Portugal decided to engrave the seal of King Alfonso I on its coins. On the 5-cent coin, the image is composed of a cross and the word "Portugal." It is surrounded at the top by seven castles, and at the bottom by five escutcheons each containing 5 circles.

In Germany, the St. Michael's Church in Hamburg on 2-euro coins

In 2008, the Church of St. Michael in Hamburg was engraved on 30 million 2-euro coins. It’s one of the most famous churches in the city. It was built in honor of St. Michael the Archangel, represented on the door of the building slaying the Devil.

In Spain, the cathedral of Burgos on 2-euro coins

In 2012, one of the most beautiful cathedrals of Spain was struck on 8 million 2-euro coins. The cathedral has been listed as a World Heritage Site since 1984 and is considered one of the most beautiful works of Gothic art.

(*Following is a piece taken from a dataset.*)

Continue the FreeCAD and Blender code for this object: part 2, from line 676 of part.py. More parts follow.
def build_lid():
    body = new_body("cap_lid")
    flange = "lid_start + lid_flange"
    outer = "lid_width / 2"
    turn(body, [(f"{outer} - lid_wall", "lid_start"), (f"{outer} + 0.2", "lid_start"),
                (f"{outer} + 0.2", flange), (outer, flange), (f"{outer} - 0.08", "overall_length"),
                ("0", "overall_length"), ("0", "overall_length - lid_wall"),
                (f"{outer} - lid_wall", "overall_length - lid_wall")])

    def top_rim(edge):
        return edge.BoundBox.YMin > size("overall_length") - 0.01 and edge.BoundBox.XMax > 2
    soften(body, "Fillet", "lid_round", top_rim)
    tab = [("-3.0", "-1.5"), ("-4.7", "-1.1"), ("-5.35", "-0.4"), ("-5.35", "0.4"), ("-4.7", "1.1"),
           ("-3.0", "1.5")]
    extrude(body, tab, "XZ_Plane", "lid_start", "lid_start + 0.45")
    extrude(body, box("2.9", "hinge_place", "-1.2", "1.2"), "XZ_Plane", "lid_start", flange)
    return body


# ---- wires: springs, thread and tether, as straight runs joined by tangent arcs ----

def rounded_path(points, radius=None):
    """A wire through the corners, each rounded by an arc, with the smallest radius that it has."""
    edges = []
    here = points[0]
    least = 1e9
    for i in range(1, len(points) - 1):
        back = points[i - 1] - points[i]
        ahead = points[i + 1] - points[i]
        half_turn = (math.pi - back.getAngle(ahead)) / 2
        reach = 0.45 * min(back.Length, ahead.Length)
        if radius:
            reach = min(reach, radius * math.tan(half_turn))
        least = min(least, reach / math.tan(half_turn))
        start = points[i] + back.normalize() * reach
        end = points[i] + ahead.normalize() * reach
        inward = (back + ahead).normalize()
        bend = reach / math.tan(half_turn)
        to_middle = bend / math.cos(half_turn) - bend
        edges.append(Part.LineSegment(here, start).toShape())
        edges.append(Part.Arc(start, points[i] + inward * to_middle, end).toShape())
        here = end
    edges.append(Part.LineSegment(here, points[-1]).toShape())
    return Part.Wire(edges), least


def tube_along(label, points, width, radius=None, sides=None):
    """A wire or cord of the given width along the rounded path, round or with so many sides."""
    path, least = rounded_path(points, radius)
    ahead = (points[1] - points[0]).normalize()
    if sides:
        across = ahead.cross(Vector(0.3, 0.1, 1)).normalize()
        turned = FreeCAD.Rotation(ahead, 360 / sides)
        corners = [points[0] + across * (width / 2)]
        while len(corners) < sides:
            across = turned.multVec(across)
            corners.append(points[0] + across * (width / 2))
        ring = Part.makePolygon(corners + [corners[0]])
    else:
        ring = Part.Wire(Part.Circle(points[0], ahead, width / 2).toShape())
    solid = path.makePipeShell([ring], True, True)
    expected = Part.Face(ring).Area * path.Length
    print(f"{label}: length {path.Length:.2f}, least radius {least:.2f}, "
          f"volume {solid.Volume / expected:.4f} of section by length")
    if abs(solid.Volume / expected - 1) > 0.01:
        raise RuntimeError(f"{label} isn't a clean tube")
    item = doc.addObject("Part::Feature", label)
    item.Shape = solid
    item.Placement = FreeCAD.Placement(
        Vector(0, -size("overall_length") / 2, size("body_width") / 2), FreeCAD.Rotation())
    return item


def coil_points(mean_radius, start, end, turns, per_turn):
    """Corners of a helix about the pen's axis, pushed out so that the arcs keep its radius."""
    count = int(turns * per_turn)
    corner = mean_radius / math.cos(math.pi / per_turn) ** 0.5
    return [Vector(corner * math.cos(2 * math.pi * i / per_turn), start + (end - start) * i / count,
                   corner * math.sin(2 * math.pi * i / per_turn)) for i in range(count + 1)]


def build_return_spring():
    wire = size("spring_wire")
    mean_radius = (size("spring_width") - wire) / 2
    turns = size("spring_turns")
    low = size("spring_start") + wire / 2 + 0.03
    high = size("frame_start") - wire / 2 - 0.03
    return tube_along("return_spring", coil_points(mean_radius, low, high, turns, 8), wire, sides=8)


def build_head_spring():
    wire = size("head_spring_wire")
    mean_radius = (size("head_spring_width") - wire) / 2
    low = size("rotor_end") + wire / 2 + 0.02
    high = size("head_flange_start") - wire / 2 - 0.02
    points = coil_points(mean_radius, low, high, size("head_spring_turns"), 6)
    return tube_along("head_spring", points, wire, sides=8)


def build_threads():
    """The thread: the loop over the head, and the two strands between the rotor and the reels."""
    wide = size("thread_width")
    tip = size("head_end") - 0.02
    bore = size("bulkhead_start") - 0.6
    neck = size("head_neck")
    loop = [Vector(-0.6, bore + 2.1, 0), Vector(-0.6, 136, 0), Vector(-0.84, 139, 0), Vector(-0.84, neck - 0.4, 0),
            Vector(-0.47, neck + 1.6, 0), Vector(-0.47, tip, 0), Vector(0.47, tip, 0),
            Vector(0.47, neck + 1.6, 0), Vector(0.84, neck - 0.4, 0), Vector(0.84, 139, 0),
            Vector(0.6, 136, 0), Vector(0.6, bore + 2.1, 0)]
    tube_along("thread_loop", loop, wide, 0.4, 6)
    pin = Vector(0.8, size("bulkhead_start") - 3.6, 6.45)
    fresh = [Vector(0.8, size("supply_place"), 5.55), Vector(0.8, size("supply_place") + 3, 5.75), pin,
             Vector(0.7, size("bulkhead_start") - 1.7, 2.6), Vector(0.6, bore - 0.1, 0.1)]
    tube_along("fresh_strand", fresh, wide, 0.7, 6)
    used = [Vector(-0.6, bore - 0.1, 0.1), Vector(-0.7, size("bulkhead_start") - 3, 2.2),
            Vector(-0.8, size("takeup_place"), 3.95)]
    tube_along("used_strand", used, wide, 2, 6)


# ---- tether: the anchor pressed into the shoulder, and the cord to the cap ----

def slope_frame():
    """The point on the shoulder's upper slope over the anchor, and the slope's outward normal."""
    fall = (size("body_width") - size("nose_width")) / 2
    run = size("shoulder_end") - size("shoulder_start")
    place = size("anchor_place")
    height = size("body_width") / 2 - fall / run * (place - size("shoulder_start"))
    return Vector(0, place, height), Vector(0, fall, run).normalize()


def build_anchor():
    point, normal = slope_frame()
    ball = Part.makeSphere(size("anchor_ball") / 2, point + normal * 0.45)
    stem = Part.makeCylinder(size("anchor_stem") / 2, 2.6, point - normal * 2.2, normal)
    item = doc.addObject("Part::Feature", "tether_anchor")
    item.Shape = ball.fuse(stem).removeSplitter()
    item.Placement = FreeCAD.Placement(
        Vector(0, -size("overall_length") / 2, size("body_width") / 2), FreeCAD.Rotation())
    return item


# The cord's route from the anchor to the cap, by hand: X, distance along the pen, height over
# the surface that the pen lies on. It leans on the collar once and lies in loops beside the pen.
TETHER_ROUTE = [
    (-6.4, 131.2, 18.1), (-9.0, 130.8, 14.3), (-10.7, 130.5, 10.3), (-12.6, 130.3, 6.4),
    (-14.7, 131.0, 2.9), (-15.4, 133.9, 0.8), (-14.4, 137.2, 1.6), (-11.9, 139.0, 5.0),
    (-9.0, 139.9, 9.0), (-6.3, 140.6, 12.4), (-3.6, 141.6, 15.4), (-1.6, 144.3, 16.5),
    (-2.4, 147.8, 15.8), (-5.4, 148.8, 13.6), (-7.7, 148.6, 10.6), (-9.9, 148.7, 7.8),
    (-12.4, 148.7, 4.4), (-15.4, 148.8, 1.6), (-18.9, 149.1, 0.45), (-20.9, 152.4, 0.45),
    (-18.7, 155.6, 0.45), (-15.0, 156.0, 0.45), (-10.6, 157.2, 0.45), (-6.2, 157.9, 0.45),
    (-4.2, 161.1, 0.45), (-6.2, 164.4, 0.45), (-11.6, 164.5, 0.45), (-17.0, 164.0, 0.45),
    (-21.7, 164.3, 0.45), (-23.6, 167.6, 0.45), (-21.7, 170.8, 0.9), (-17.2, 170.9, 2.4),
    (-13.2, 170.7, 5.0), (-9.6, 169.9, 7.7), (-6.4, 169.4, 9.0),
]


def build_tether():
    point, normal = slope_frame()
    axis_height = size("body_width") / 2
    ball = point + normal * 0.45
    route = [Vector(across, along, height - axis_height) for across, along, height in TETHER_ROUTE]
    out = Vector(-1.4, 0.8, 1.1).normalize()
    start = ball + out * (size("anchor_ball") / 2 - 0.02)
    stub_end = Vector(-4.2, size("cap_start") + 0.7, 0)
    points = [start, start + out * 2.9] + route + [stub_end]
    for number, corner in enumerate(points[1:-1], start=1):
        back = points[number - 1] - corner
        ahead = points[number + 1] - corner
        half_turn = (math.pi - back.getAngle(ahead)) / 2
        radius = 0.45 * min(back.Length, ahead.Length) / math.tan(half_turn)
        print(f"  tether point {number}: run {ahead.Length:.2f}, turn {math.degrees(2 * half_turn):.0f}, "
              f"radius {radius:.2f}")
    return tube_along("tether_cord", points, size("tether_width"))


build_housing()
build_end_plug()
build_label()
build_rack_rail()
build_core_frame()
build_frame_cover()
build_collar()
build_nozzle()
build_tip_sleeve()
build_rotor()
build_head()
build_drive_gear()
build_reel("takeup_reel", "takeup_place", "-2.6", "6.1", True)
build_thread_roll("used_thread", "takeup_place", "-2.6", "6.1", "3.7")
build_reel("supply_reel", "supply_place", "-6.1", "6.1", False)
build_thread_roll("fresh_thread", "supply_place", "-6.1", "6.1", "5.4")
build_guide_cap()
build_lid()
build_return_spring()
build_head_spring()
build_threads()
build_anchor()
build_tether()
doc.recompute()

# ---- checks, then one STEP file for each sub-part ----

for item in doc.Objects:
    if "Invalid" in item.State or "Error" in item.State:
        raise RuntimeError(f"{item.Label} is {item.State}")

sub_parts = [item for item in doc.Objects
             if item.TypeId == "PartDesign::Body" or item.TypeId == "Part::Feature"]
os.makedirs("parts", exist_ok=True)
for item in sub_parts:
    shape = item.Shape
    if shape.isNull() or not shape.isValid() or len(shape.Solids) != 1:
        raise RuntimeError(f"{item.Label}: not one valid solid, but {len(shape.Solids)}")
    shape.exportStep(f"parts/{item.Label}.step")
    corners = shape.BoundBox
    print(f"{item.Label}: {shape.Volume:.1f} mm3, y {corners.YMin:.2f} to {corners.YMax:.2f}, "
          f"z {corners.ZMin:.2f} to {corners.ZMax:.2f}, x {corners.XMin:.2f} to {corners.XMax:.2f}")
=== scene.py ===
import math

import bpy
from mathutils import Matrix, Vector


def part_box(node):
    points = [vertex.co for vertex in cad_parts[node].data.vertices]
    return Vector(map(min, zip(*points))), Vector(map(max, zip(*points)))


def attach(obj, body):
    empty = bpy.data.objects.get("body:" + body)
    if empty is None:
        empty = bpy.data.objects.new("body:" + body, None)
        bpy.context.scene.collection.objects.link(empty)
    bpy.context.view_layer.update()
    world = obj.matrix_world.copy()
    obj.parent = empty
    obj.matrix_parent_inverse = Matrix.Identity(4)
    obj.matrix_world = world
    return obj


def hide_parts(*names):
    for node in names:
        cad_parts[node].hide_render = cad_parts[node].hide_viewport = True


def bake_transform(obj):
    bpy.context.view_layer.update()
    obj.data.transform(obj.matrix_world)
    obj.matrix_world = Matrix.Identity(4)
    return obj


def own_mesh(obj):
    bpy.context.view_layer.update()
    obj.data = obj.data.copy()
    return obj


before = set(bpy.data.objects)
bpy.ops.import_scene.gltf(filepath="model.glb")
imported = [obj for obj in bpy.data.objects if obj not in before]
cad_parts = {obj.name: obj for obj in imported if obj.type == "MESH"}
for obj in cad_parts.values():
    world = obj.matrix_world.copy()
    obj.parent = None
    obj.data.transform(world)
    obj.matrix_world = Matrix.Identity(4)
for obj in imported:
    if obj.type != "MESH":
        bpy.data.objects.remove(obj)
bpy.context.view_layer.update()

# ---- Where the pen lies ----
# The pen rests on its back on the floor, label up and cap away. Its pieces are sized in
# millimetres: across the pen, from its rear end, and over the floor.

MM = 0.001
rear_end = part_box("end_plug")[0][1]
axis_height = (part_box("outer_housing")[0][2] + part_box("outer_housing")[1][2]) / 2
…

In Germany, the monastery of Maulbronn on 2-euro coins

In 2013, the monastery was engraved on 30 million 2-euro coins. Located in Baden Württemberg, Maulbronn Monastery is the most complete and best preserved monastery complex north of the Alps. It has been a UNESCO World Heritage Site since 1993.

In France, Abbé Pierre on 2-euro coin

In 2012, on the occasion of the centenary of the birth of Abbé Pierre, France published a million 2-euro coins bearing the effigy of the founder of the Emmaus movement.

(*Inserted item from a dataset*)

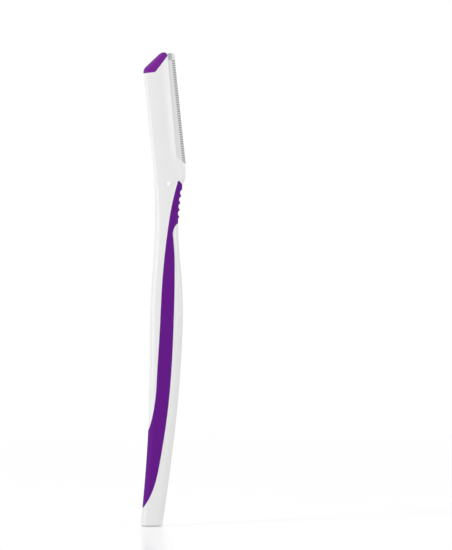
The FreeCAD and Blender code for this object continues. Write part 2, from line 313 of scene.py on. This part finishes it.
def rollFaces(mesh):
    (left, _, foot), (right, _, top) = cadBounds
    for x in middles(left, right, rollOff["cutAcross"]):
        cutAt(mesh, (x, 0, 0), (1, 0, 0))
    for z in middles(foot, top, rollOff["cutUp"]):
        cutAt(mesh, (0, 0, z), (0, 0, 1))
    for vert in mesh.verts:
        inwards = outline.find((vert.co.x, 0, vert.co.z))[2]
        rise = max(0, 1 - inwards / rollOff["reach"]) ** 2
        depth = smoothStep(abs(vert.co.y), rollOff["coreDepth"], rollOff["faceDepth"])
        vert.co.y -= math.copysign(rollOff["drop"] * rise * depth, vert.co.y)


def cleanTriangles(mesh):     # thin slivers would carry the wall's shading onto the faces
    bmesh.ops.triangulate(mesh, faces=mesh.faces)
    bmesh.ops.dissolve_degenerate(mesh, dist=meshCare["thin"], edges=mesh.edges)
    bmesh.ops.triangulate(mesh, faces=mesh.faces)
    for face in mesh.faces:
        face.smooth = True


def finishShading(piece):
    stored = piece.data.attributes.get("custom_normal")     # the frame's own, out of date after the roll
    if stored:
        piece.data.attributes.remove(stored)
    piece.data.set_sharp_from_angle(angle=meshCare["shadeAngle"])
    normals = piece.modifiers.new("faceNormals", "WEIGHTED_NORMAL")
    normals.keep_sharp = True


def mouldedPiece(look):
    mesh = bmesh.new()
    mesh.from_mesh(frame["nodes"][look["node"]].data)
    bmesh.ops.remove_doubles(mesh, verts=mesh.verts, dist=meshCare["merge"])
    bmesh.ops.dissolve_limit(mesh, angle_limit=meshCare["flatAngle"], verts=mesh.verts, edges=mesh.edges)
    rollFaces(mesh)
    cleanTriangles(mesh)
    data = bpy.data.meshes.new(look["name"])
    mesh.to_mesh(data)
    mesh.free()
    piece = bpy.data.objects.new(look["name"], data)
    bpy.context.scene.collection.objects.link(piece)
    data.materials.append(mouldedMaterial(look))
    finishShading(piece)
    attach(piece, "root")
    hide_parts(look["node"])
    print("moulded", look["name"], "faces", len(data.polygons))


outline = mouldedOutline()

handleCore = {"name": "handleCore", "node": "handle_core", "slot": "white_plastic", "finish": "whitePlastic",
              "light": (0.80, 0.80, 0.795), "dark": (0.775, 0.78, 0.775), "grain": 1800, "bump": 0.02,
              "depth": 0.01 * mm, "low": 0.20, "high": 0.26, "specular": 0.5, "line": 0.35,
              "pip": {"light": (0.93, 0.93, 0.925), "radius": 0.75 * mm, "soft": 0.25 * mm,
                      "aboveFoot": 107.95 * mm, "fromOrigin": 0.515 * mm}}     # a painted highlight: the pip's disc is whiter than the plastic round it
mouldedPiece(handleCore)

gripOvermould = {"name": "gripOvermould", "node": "grip_overmould", "slot": "purple_soft_grip",
                 "finish": "purpleGrip", "light": (0.126, 0.005, 0.236), "dark": (0.113, 0.003, 0.221),
                 "grain": 5200, "bump": 0.16, "depth": 0.02 * mm, "low": 0.50, "high": 0.60,
                 "specular": 0.12, "line": 0.2}
mouldedPiece(gripOvermould)

tipCap = {"name": "tipCap", "node": "tip_cap", "slot": "purple_tip", "finish": "purpleTip",
          "light": (0.185, 0.009, 0.283), "dark": (0.172, 0.007, 0.266), "grain": 3600, "bump": 0.06,
          "depth": 0.012 * mm, "low": 0.22, "high": 0.28, "specular": 0.2, "line": 0.3}
mouldedPiece(tipCap)


# Steel strip: the frame's own solids, with a drawn finish, and the blade's bevel painted dark as shade

def steelPiece(look):
    data = frame["nodes"][look["node"]].data
    material = steelMaterial(look)
    for i in range(len(data.materials)):
        data.materials[i] = material
    print("finished", look["node"])


blade = {"node": "blade", "finish": "bladeSteel", "light": (0.46, 0.48, 0.475), "dark": (0.40, 0.42, 0.415),
         "bump": 0.12, "depth": 0.004 * mm, "low": 0.22, "high": 0.34,
         # the bevel's dark colour is painted shade, for the shade inside the guard's slots
         "ground": (0.14, 0.145, 0.148), "groundFrom": 4.05 * mm, "groundTo": 4.2 * mm}
steelPiece(blade)

guardFoil = {"node": "guard_foil", "finish": "guardSteel", "light": (0.685, 0.695, 0.69),
             "dark": (0.625, 0.635, 0.63), "bump": 0.10, "depth": 0.004 * mm, "low": 0.30, "high": 0.42}
steelPiece(guardFoil)


# Floor and sky, which the camera and reflections see as white further out

studio = {"floorRadius": 3.0, "floorSides": 96, "floorColour": (0.80, 0.80, 0.80), "floorRoughness": 0.6,
          "floorGloss": 0.30, "glossRoughness": 0.22, "floorGlow": 0.195,
          "floorGap": 0.16 * mm,                    # below the foot, for the dark line under it
          "poolInner": 0.10, "poolOuter": 0.45,     # radii between which the floor turns white
          "skyFill": 0.67}


def seenDirectly(tree):     # 1 for the camera, reflections and what shows through glass, 0 for the light
    light = addNode(tree, "ShaderNodeLightPath").outputs
    mirrored = combine(tree, "MAXIMUM", light["Is Glossy Ray"], light["Is Transmission Ray"])
    return combine(tree, "MAXIMUM", light["Is Camera Ray"], mirrored)


def mixShaders(tree, share, first, second):
    node = addNode(tree, "ShaderNodeMixShader")
    feed(tree, share, node.inputs["Fac"])
    tree.links.new(first, node.inputs[1])
    tree.links.new(second, node.inputs[2])
    return node.outputs[0]


def floorMaterial():
    material, tree, shader = startMaterial("paleFloor")
    shader["Base Color"].default_value = (*studio["floorColour"], 1)
    shader["Roughness"].default_value = studio["floorRoughness"]
    plain = tree.nodes["Principled BSDF"].outputs["BSDF"]
    gloss = addNode(tree, "ShaderNodeBsdfGlossy")
    gloss.inputs["Color"].default_value = (1, 1, 1, 1)
    gloss.inputs["Roughness"].default_value = studio["glossRoughness"]
    glow = addNode(tree, "ShaderNodeEmission")
    glow.inputs["Strength"].default_value = studio["floorGlow"]
    near = addNode(tree, "ShaderNodeAddShader")
    tree.links.new(mixShaders(tree, studio["floorGloss"], plain, gloss.outputs[0]), near.inputs[0])
    tree.links.new(glow.outputs[0], near.inputs[1])
    white = addNode(tree, "ShaderNodeEmission")
    distance = addNode(tree, "ShaderNodeVectorMath", operation="LENGTH")
    tree.links.new(objectPlace(tree, (1, 1, 0)), distance.inputs[0])
    far = mapRange(tree, distance.outputs["Value"], studio["poolInner"], studio["poolOuter"], 0, 1)
    seen = mixShaders(tree, far, near.outputs[0], white.outputs[0])
    final = mixShaders(tree, seenDirectly(tree), plain, seen)
    tree.links.new(final, tree.nodes["Material Output"].inputs["Surface"])
    return material


def makeFloor():
    mesh = bmesh.new()
    bmesh.ops.create_circle(mesh, cap_ends=True, segments=studio["floorSides"], radius=studio["floorRadius"])
    bmesh.ops.translate(mesh, verts=mesh.verts, vec=(0, 0, footHeight - studio["floorGap"]))
    data = bpy.data.meshes.new("floor")
    mesh.to_mesh(data)
    mesh.free()
    data.materials.append(floorMaterial())
    floor = bpy.data.objects.new("floor", data)
    bpy.context.scene.collection.objects.link(floor)


def makeSky():
    world = bpy.data.worlds.new("studioSky")
    world.use_nodes = True
    tree = world.node_tree
    sky = tree.nodes["Background"].inputs
    sky["Color"].default_value = (1, 1, 1, 1)
    tree.links.new(mapRange(tree, seenDirectly(tree), 0, 1, studio["skyFill"], 1), sky["Strength"])
    bpy.context.scene.world = world


makeFloor()
makeSky()


# Lamps: five tall strips from low down, and one small square panel from the upper left

lamps = {"away": 0.9, "strip": (0.1, 0.4), "panel": (0.15, 0.15),
         "leftFront": {"azimuth": -30, "elevation": 6, "shape": "strip", "watts": 0.51},
         "leftSide": {"azimuth": -60, "elevation": 6, "shape": "strip", "watts": 1.28},
         "leftEdge": {"azimuth": -75, "elevation": 6, "shape": "strip", "watts": 0.56},
         "rightFront": {"azimuth": 22, "elevation": 6, "shape": "strip", "watts": 0.58},
         "rightSide": {"azimuth": 75, "elevation": 6, "shape": "strip", "watts": 1.37},
         "topLeft": {"azimuth": -60, "elevation": 50, "shape": "panel", "watts": 1.0}}


def makeLamp(name):
    look = lamps[name]
    data = bpy.data.lights.new(name, "AREA")
    data.shape = "RECTANGLE"
    data.size, data.size_y = lamps[look["shape"]]
    data.energy = look["watts"]
    turn = math.radians(look["azimuth"])
    rise = math.radians(look["elevation"])
    towards = Vector((math.sin(turn) * math.cos(rise), -math.cos(turn) * math.cos(rise), math.sin(rise)))
    lamp = bpy.data.objects.new(name, data)
    lamp.location = towards * lamps["away"]
    lamp.rotation_mode = "QUATERNION"
    lamp.rotation_quaternion = towards.to_track_quat("Z", "Y")
    bpy.context.scene.collection.objects.link(lamp)


for lampName in ("leftFront", "leftSide", "leftEdge", "rightFront", "rightSide", "topLeft"):
    makeLamp(lampName)
bpy.context.scene.view_settings.view_transform = "Standard"
print("studio ready")


# Camera: a long lens a little above level, with the razor left of the middle of its view

camera = {"lens": 300, "sensor": 36, "frameHeight": 173.45 * mm, "aim": (18.4 * mm, 0, -22.65 * mm),
          "elevation": 2.0}


def makeCamera():
    data = bpy.data.cameras.new("camera")
    data.lens = camera["lens"]
    data.sensor_width = camera["sensor"]
    tilt = math.radians(camera["elevation"])
    forward = Vector((0, math.cos(tilt), -math.sin(tilt)))
    eye = bpy.data.objects.new("camera", data)
    eye.location = Vector(camera["aim"]) - forward * (camera["frameHeight"] * data.lens / data.sensor_width)
    eye.rotation_mode = "QUATERNION"
    eye.rotation_quaternion = forward.to_track_quat("-Z", "Y")
    bpy.context.scene.collection.objects.link(eye)
    bpy.context.scene.camera = eye
    print("camera ready")


makeCamera()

In Monaco, Friars Minor on the 5-cent coin

The principality has engraved its coat of arms on the 5-cent coins. The coat of arms is held by two bearded Franciscans (Friars Minor), each carrying a raised sword. The coat of arms symbolizes the conquest of Monaco in 1297 by François Grimaldi and his companions disguised as monks. The motto of Monaco is that of the Grimaldi family: "Deo Juvante," "With the help of God."


In the state of San Marino, the portrait of St. Marinus of Rimini on the 20-cent coins

The coin shows a portrait of San Marino, based on a painting by Guercino (17th century). At the time of the persecutions ordered by the emperor Diocletian, Marino, attracted to Mount Titano, which he saw from Rimini, took refuge on the summit to become a hermit. The mountain was offered to him by a princess whose children he had healed. He is considered the founder of the micro state of San Marino.